What all this says to me is that the future of London is a battle, above all else, of ideas. The media – and the rest of us – like to talk about who Labour’s next candidate will be. Isn’t that the wrong way round? Don’t we need to come together to agree a Labour vision for London’s future that Londoners can buy into, then find a candidate with the credibility to put it across? Rather than find a personality and then fit a policy platform around them?

I don’t think Labour’s done a good-enough job of learning the lessons from our defeat in London last year. I like it even less when I hear people say there are no lessons to learn or changes to be made.

Right now we don’t need a battle of personalities, we need a battle of ideas. We need to get the various elements of Labour in London working together – including the GLA, our Labour council leaders, our Labour MPs, our MEPs, our party members and the London trade unions. We need to build a new, progressive, shared vision for this city that offers solutions to Londoners’ real concerns, spoken in language that Londoners use, about issues that will work not just London-wide but that we can campaign for, in localised ways, street by street and estate by estate.

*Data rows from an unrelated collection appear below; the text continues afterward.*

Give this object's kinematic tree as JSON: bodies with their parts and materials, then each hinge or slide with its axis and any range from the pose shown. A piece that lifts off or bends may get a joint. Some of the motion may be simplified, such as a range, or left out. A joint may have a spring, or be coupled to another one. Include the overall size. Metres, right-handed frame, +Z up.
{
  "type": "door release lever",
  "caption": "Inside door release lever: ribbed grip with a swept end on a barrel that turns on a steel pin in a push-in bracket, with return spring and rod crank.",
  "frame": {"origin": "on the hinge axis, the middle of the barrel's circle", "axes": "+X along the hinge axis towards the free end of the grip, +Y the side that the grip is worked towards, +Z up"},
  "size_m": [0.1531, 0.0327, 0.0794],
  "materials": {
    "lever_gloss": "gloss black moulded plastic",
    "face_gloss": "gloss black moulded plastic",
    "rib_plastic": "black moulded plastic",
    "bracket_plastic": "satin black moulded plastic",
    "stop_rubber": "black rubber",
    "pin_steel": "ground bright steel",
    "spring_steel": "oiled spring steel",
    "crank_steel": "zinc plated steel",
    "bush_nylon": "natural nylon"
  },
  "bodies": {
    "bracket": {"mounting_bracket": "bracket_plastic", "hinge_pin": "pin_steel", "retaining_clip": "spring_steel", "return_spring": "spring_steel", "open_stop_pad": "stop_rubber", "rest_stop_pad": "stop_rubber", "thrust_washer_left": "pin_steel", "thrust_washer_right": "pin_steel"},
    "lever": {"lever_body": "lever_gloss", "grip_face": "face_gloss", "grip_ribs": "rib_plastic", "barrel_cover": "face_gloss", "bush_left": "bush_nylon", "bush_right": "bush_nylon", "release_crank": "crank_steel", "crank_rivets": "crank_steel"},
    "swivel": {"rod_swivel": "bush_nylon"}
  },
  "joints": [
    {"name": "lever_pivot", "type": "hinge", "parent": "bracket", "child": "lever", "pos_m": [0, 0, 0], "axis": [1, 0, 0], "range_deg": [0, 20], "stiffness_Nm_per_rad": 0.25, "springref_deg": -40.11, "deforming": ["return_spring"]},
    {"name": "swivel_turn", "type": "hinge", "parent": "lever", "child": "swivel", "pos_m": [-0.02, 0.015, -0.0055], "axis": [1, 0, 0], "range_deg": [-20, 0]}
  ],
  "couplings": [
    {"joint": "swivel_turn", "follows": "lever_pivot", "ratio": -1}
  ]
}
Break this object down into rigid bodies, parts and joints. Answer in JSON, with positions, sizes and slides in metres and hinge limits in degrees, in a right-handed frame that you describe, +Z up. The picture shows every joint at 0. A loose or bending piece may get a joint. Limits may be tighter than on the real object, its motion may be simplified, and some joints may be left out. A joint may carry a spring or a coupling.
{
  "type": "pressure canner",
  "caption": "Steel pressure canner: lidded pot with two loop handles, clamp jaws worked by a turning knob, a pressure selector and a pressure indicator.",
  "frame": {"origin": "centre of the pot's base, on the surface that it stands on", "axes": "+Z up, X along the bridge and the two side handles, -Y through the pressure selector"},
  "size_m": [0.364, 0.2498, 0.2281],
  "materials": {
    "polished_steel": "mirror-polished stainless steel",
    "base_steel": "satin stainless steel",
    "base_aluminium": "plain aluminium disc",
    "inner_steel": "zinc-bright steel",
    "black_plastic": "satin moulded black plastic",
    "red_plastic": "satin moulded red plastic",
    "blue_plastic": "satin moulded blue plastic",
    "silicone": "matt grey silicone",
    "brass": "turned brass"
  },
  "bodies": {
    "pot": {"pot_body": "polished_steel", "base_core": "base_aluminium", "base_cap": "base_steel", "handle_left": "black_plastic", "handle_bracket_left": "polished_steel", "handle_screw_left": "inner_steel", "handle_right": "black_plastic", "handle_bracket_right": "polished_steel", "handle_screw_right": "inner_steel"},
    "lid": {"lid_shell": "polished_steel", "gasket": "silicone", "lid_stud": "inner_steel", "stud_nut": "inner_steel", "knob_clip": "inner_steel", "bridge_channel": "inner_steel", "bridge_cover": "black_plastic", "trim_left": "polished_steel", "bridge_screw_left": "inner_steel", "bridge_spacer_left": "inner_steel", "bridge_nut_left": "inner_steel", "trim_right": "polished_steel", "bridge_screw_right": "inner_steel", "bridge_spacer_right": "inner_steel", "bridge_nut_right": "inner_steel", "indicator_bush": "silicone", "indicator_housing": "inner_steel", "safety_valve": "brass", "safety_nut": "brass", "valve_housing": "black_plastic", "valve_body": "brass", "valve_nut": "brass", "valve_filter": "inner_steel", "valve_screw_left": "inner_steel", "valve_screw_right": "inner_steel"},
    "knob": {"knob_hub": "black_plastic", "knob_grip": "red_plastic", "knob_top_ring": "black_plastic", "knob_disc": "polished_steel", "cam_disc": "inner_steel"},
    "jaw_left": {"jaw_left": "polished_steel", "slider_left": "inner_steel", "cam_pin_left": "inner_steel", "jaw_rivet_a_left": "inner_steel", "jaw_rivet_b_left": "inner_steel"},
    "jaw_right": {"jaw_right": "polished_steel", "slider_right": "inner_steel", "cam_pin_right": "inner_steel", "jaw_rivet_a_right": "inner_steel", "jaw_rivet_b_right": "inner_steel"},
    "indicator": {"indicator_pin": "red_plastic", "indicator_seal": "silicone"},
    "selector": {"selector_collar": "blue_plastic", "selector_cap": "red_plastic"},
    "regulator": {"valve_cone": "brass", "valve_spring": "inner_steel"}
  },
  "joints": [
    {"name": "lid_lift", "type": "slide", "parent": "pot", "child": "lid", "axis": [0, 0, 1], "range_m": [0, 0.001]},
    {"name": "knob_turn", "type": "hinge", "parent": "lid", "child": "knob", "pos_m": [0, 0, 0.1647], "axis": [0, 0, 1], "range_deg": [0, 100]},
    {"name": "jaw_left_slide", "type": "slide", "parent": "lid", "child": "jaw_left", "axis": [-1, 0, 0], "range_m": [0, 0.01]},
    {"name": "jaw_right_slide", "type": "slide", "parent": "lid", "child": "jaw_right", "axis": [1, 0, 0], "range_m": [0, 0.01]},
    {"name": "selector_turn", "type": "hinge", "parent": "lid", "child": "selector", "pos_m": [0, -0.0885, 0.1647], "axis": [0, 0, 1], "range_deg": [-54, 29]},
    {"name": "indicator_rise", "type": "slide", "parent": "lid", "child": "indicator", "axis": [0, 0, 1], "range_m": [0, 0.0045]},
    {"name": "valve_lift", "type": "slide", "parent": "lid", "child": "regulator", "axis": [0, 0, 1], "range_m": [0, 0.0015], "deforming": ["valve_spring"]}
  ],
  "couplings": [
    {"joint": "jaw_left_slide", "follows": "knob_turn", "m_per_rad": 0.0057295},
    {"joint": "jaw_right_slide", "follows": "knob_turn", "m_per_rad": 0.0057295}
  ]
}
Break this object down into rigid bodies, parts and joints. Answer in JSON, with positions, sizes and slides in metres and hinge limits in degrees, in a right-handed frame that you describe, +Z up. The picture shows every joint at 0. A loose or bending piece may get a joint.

Sometimes, the shock of defeat can lead to division that only serves our opponents. We need to use defeat instead to look at what was wrong in what we were saying, and then show the voters who rejected us that we’ve changed and that we’re the party of their future.

There’s a big debate to be had in London Labour, and we must not be afraid to have it. We need to be open enough to admit mistakes but mature enough to stick together while we work up a distinctive Labour vision for London’s future that looks beyond London’s recent past.